## DIRECTION
Give back the entire listing verbatim.
-- BEGIN MATERIAL PROVIDED --
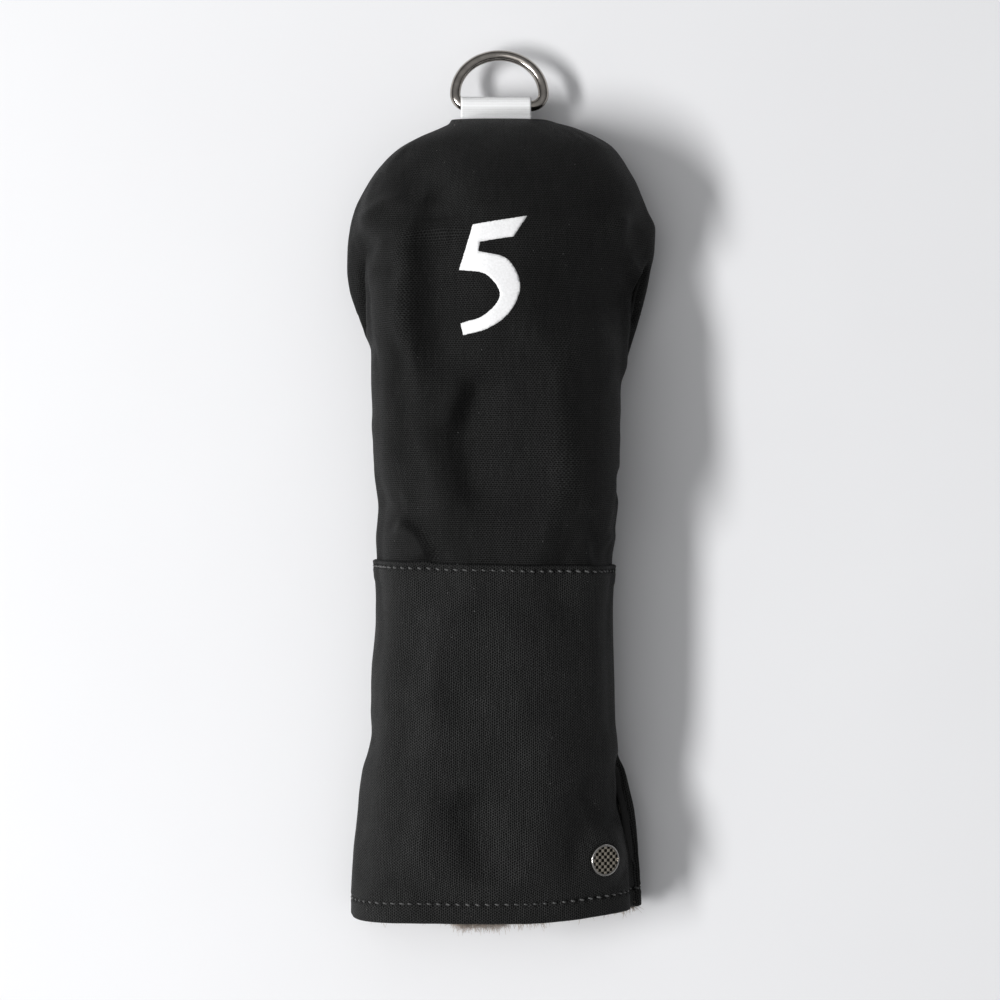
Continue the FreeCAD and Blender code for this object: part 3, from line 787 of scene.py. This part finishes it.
def dimpled(name, light, dark):
    """Plated metal with a plain lattice of light round dimples on a dark ground."""
    look = Look(name, Metallic=0.9)
    stored, across, along = look.grain()
    waves = [look.wave(way, DIMPLE_PITCH, math.pi / 2) for way in (across, along)]
    lattice = look.math("ADD", *waves)
    smear = look.band(look.noise(stored, 1.1, 4.0), 0.3, 0.7, -0.15, 0.15)
    look.colour(look.band(look.math("ADD", lattice, smear), -0.35, 0.35), dark, light)
    look.roughness(look.band(smear, -0.15, 0.15, 0.22, 0.34))
    look.bump(look.noise(stored, 7.0, 4.0), 0.004)
    return look.material


def table_look():
    """Smooth off-white table."""
    look = Look("table", Roughness=0.55, Specular_IOR_Level=0.2)
    patches = look.noise(look.place(), 0.01, 3.0)
    look.colour(patches, grey(0.83, (0.995, 0.995, 1.01)), grey(0.86, (0.995, 0.998, 1.01)))
    return look.material


WEBBING_RIB = 0.85
HEAD_CLOTH = woven("head_cloth", 0.088, 0.48, 0.72, 0.13, 0.36)
SLEEVE_CLOTH = woven("sleeve_cloth", 0.125, 0.75, 0.48, 0.15, 0.50)
PILE = pile()
WADDING = padding("wadding", (0.80, 0.79, 0.76), 1.2)
TAPE = padding("seam_tape", (0.03, 0.03, 0.03), 2.5)
ELASTIC = padding("elastic", (0.62, 0.61, 0.58), 2.0)
THREAD = thread()
WEBBING = webbing_look()
FILM = film()
GUNMETAL = metal("gunmetal", (0.47, 0.44, 0.41), 0.13, 0.05)
NICKEL = metal("nickel", (0.62, 0.60, 0.58), 0.16, 0.06)
STUD_FACE = dimpled("stud_face", (0.60, 0.55, 0.47, 1), (0.020, 0.018, 0.015, 1))


# ---- cloth pieces
def band_shift(x):
    """The canvas edge slopes down to the right."""
    return BAND_SLOPE * x


def hem_shift(x):
    """The mouth's edge isn't quite square: it rises towards the right seam."""
    return 2.2 * smooth(x, 10, 52) - 0.9 * smooth(-x, 20, 52)


def meet_at_seams(*sheets):
    """Brings both edges of each sheet down to the side seams, where front and back are sewn together."""
    for sheet in sheets:
        sheet[:, [0, -1], 2] = SEAM_Z
    return sheets


def head_cloth(front):
    """Head panel, which starts under the canvas and comes up to the outer form above it."""
    points, outward, grain = grid(rows_over(BAND_Y - LAP, CROWN_Y, 0.75, 130), HEAD_COLUMNS[front], front)
    shift = band_shift(points[:, :, 0]) * (1 - smooth(points[:, :, 1] - BAND_Y, 0, 30))
    depth = (1.0 - 0.75 * smooth(points[:, :, 1] - BAND_Y, 1.0, 12.0))[:, :, None]
    points[:, :, 1] += shift
    outer, inner = meet_at_seams(points - outward * depth, points - outward * (depth + CLOTH))
    piece = shell(f"head_{SIDES[front]}_cloth", outer, inner, grain, HEAD_CLOTH, front)
    return stand_in(piece, "head_twill", f"head_{SIDES[front]}_panel")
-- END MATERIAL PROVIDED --
## SOLUTION FOR THIS TASK
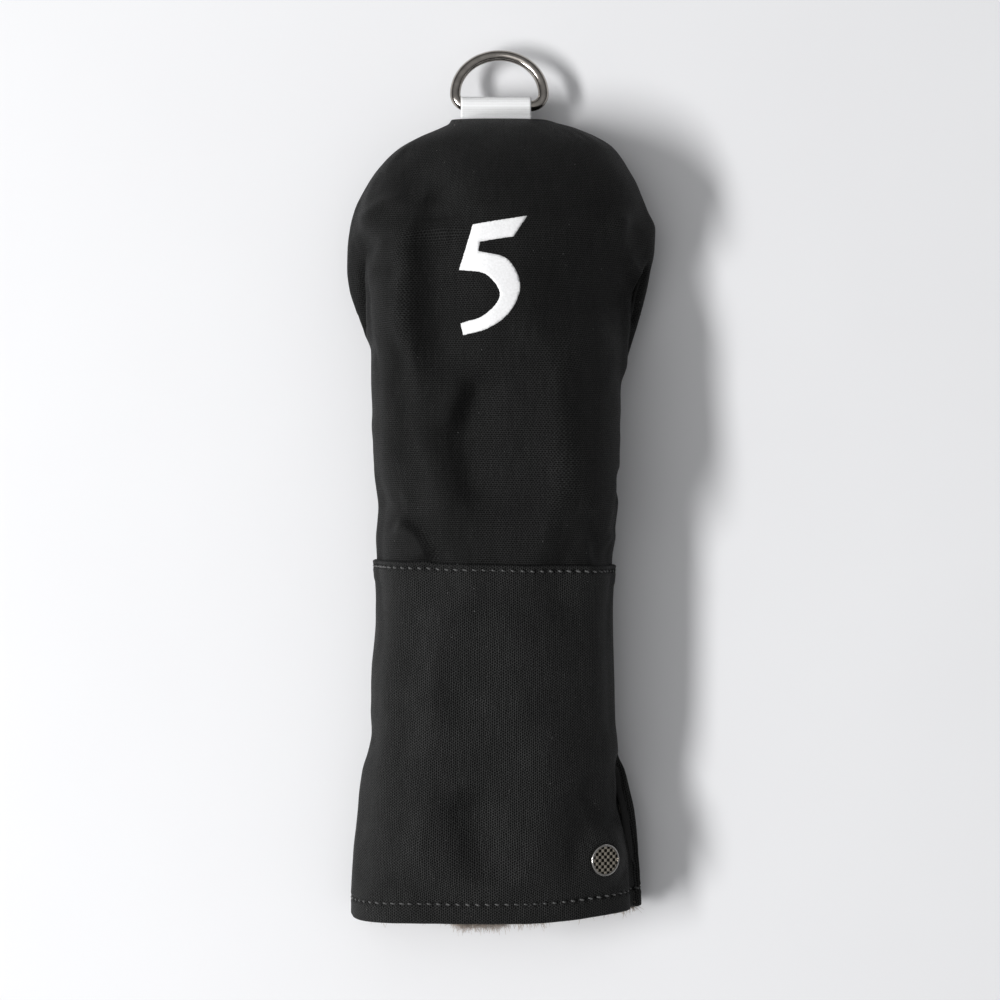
Continue the FreeCAD and Blender code for this object: part 3, from line 787 of scene.py. This part finishes it.
def dimpled(name, light, dark):
    """Plated metal with a plain lattice of light round dimples on a dark ground."""
    look = Look(name, Metallic=0.9)
    stored, across, along = look.grain()
    waves = [look.wave(way, DIMPLE_PITCH, math.pi / 2) for way in (across, along)]
    lattice = look.math("ADD", *waves)
    smear = look.band(look.noise(stored, 1.1, 4.0), 0.3, 0.7, -0.15, 0.15)
    look.colour(look.band(look.math("ADD", lattice, smear), -0.35, 0.35), dark, light)
    look.roughness(look.band(smear, -0.15, 0.15, 0.22, 0.34))
    look.bump(look.noise(stored, 7.0, 4.0), 0.004)
    return look.material


def table_look():
    """Smooth off-white table."""
    look = Look("table", Roughness=0.55, Specular_IOR_Level=0.2)
    patches = look.noise(look.place(), 0.01, 3.0)
    look.colour(patches, grey(0.83, (0.995, 0.995, 1.01)), grey(0.86, (0.995, 0.998, 1.01)))
    return look.material


WEBBING_RIB = 0.85
HEAD_CLOTH = woven("head_cloth", 0.088, 0.48, 0.72, 0.13, 0.36)
SLEEVE_CLOTH = woven("sleeve_cloth", 0.125, 0.75, 0.48, 0.15, 0.50)
PILE = pile()
WADDING = padding("wadding", (0.80, 0.79, 0.76), 1.2)
TAPE = padding("seam_tape", (0.03, 0.03, 0.03), 2.5)
ELASTIC = padding("elastic", (0.62, 0.61, 0.58), 2.0)
THREAD = thread()
WEBBING = webbing_look()
FILM = film()
GUNMETAL = metal("gunmetal", (0.47, 0.44, 0.41), 0.13, 0.05)
NICKEL = metal("nickel", (0.62, 0.60, 0.58), 0.16, 0.06)
STUD_FACE = dimpled("stud_face", (0.60, 0.55, 0.47, 1), (0.020, 0.018, 0.015, 1))


# ---- cloth pieces
def band_shift(x):
    """The canvas edge slopes down to the right."""
    return BAND_SLOPE * x


def hem_shift(x):
    """The mouth's edge isn't quite square: it rises towards the right seam."""
    return 2.2 * smooth(x, 10, 52) - 0.9 * smooth(-x, 20, 52)


def meet_at_seams(*sheets):
    """Brings both edges of each sheet down to the side seams, where front and back are sewn together."""
    for sheet in sheets:
        sheet[:, [0, -1], 2] = SEAM_Z
    return sheets


def head_cloth(front):
    """Head panel, which starts under the canvas and comes up to the outer form above it."""
    points, outward, grain = grid(rows_over(BAND_Y - LAP, CROWN_Y, 0.75, 130), HEAD_COLUMNS[front], front)
    shift = band_shift(points[:, :, 0]) * (1 - smooth(points[:, :, 1] - BAND_Y, 0, 30))
    depth = (1.0 - 0.75 * smooth(points[:, :, 1] - BAND_Y, 1.0, 12.0))[:, :, None]
    points[:, :, 1] += shift
    outer, inner = meet_at_seams(points - outward * depth, points - outward * (depth + CLOTH))
    piece = shell(f"head_{SIDES[front]}_cloth", outer, inner, grain, HEAD_CLOTH, front)
    return stand_in(piece, "head_twill", f"head_{SIDES[front]}_panel")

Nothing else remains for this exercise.